A. Many organisations profess to having a sustainability strategy. In practice, few of these strategies focus explicitly on ensuring that an organisation endures into the future, and even fewer sufficiently address the systemic issues that underpin our currently unsustainable growth path. Most sustainability strategies tend to focus on managing risk and optimising the value delivered to society within the current business model. Typically the strategy is used as means of protecting the current business model, rather than promoting broader business model innovation.

 

Q. What is a ‘shared value strategy’?

A. Shared value is a business strategy that creates an improved profit formula or new market opportunity by addressing societal challenges (such as unemployment, climate change, inequality or resource scarcity). The strategy is usually activated through selected business units or product lines that put into operation one or more shared value initiatives. An example of this is Nestle’s drive to be the leading Nutrition, Health and Wellness company, which it seeks to achieve through a range of initiatives such as its launch of micronutrient-fortified foods in markets with high levels of nutrition deficiency. Similarly, GE’s decade-old ecomagination initiatives seek to drive product innovation as means of addressing societal challenges around resource efficiency and pollution. Ecomagination grew at twice the rate of GE’s other business units, indicating that the strategy was timely and well positioned. In each case, the strategy is geared directly to market growth or penetration, as well as delivering positive societal impact.

 

Q. What are shared value initiatives?

A. Shared value initiatives are innovations that deliver measurable social and financial value, at scale, as part of the company’s business proposition. According to Porter and Kramer in their seminal HBR article on the subject, Shared value initiatives deliver value by redefining productivity across the value chain, reconceiving products and markets, or creating enabling local environments. Examples include:

  • Global brewer SAB Miller, redefining productivity through inclusive supply chains and local sourcing;
  • Kenyan mobile phone company Safaricom, developing new products (such as M-PESA) that target low-income customers traditionally excluded from the formal market system; and
  • Norwegian fertilizer company Yara, creating an enabling local environment by establishing agricultural growth corridors in Southeast Africa.

 

Q. Can shared value initiatives form part of a company’s sustainability strategy?

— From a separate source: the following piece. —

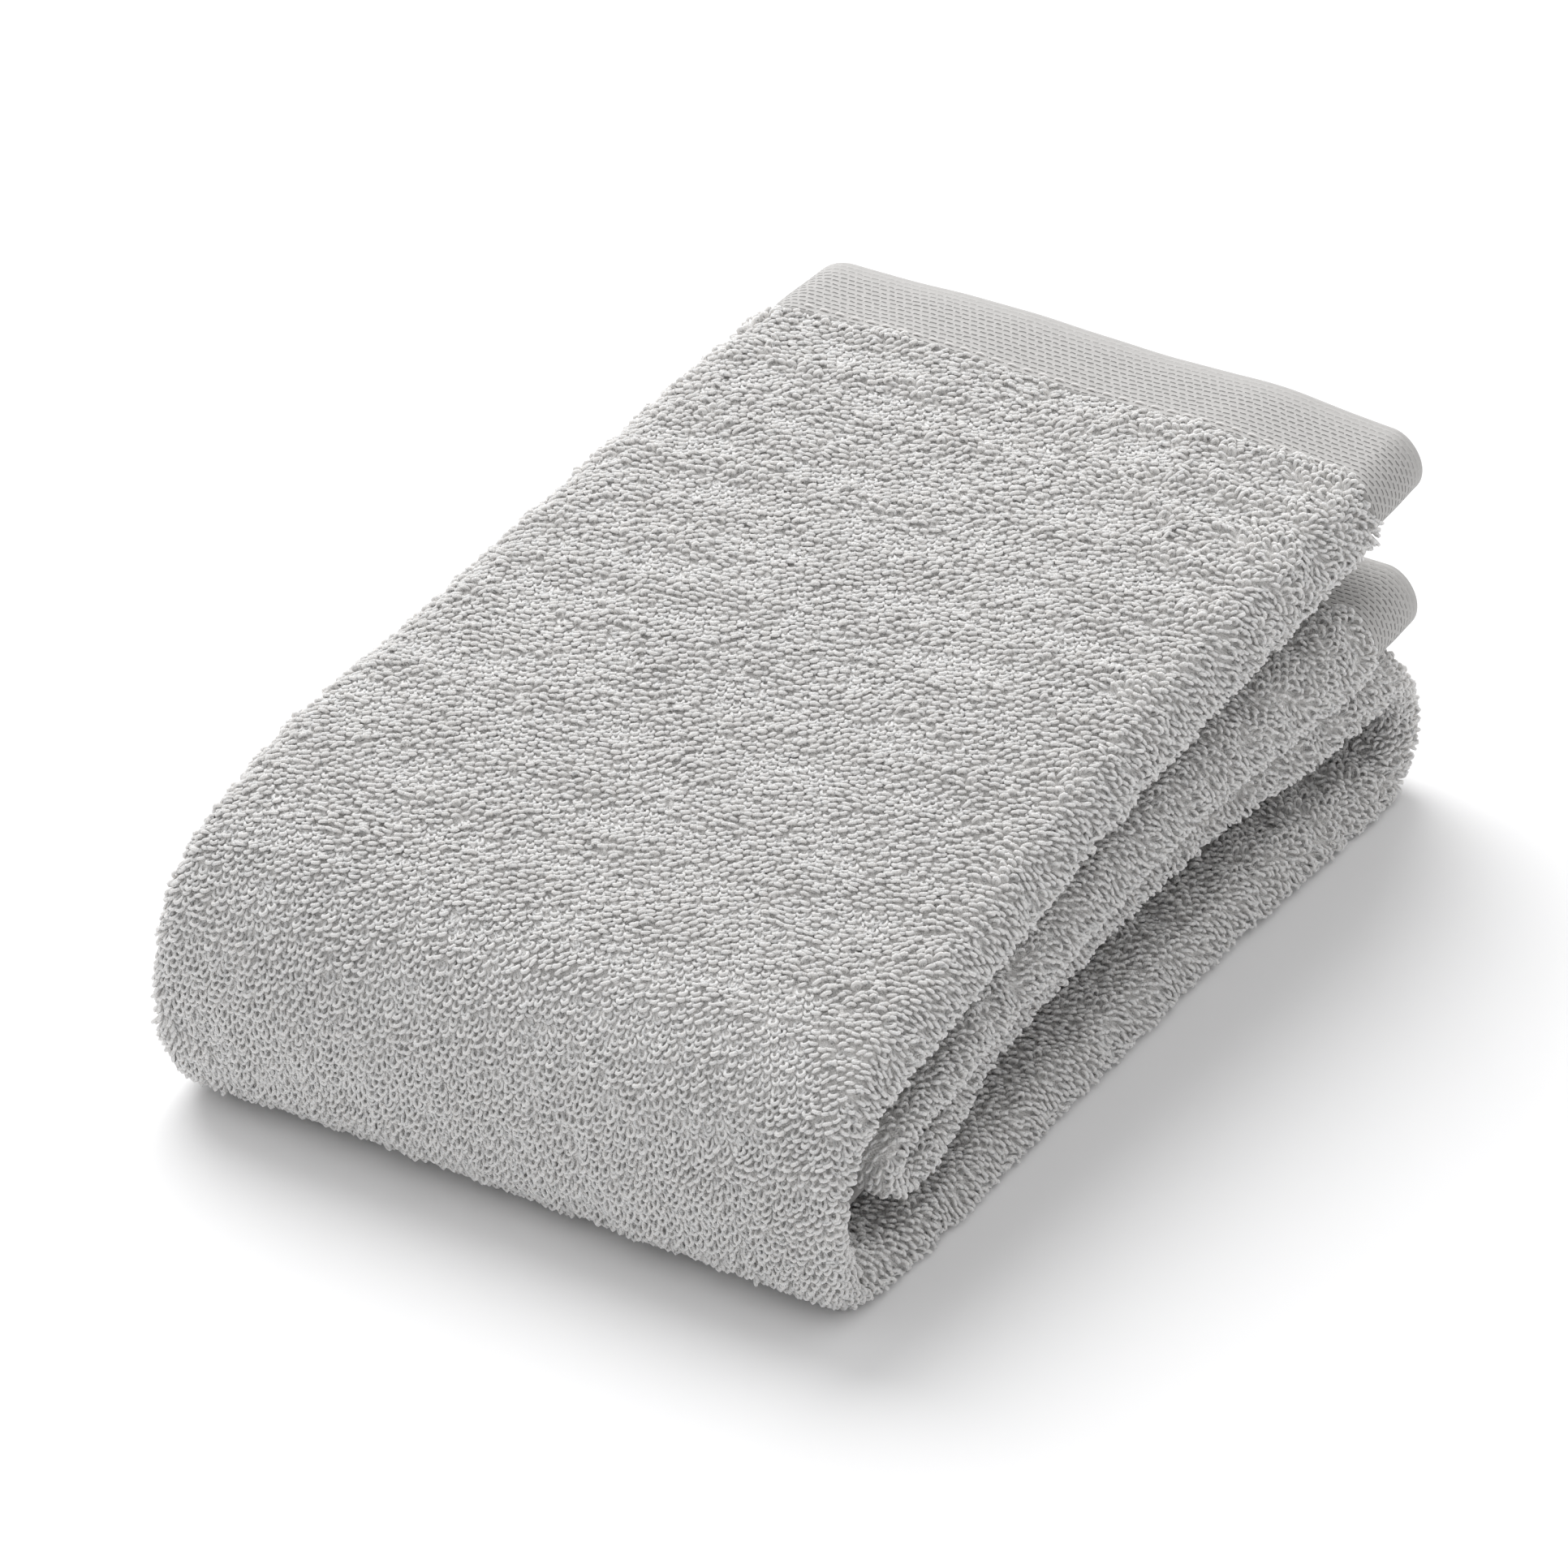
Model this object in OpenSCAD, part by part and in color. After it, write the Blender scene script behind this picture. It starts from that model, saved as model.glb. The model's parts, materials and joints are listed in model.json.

A. Yes. Sustainability cuts across business silos to highlight any initiative that delivers value to society. A sustainability strategy might include:

  • Corporate social investment (CSI) initiatives that respond to social needs through philanthropic contributions;
  • Environmental, social and governance (ESG) initiatives that typically seek to work within the company’s existing business model, promoting efficiencies and managing risks; and
  • Shared value (SV) initiatives that deliver measurable social and financial value, at scale.

This is not to suggest that the sustainability team is responsible for all these initiatives: it simply means that they contribute to the organisation’s social value proposition.

 

Q. What is a shared value enterprise?

A. Where the entire business model is geared to deliver shared value, the organisation may be called a shared value enterprise. Arguably, Discovery and Unilever are examples of relatively few peer-recognised shared value enterprises. As shared value strategies prove themselves in the market, we would expect to see more shared value enterprises positioning as market leaders in their sector.

 

Q. Can sustainability be integrated into the business strategy instead of being a separate strategy?

A. In theory, this is possible and most organisations already claim to do this. In practice, societal issues tend to be side-lined in a business strategy because we live (and compete) in a business world that is illogical; it tends to reward behaviour that is ultimately self-defeating:

  • Shareholder returns are prioritised over everything else;
  • We do not sufficiently value the natural and human resources on which these returns depend; and
  • Our discount rate is too high: we value the short-term more than the future.

Companies develop separate sustainability strategies to highlight these challenges associated with business strategies and to counteract the persistent trends associated with them.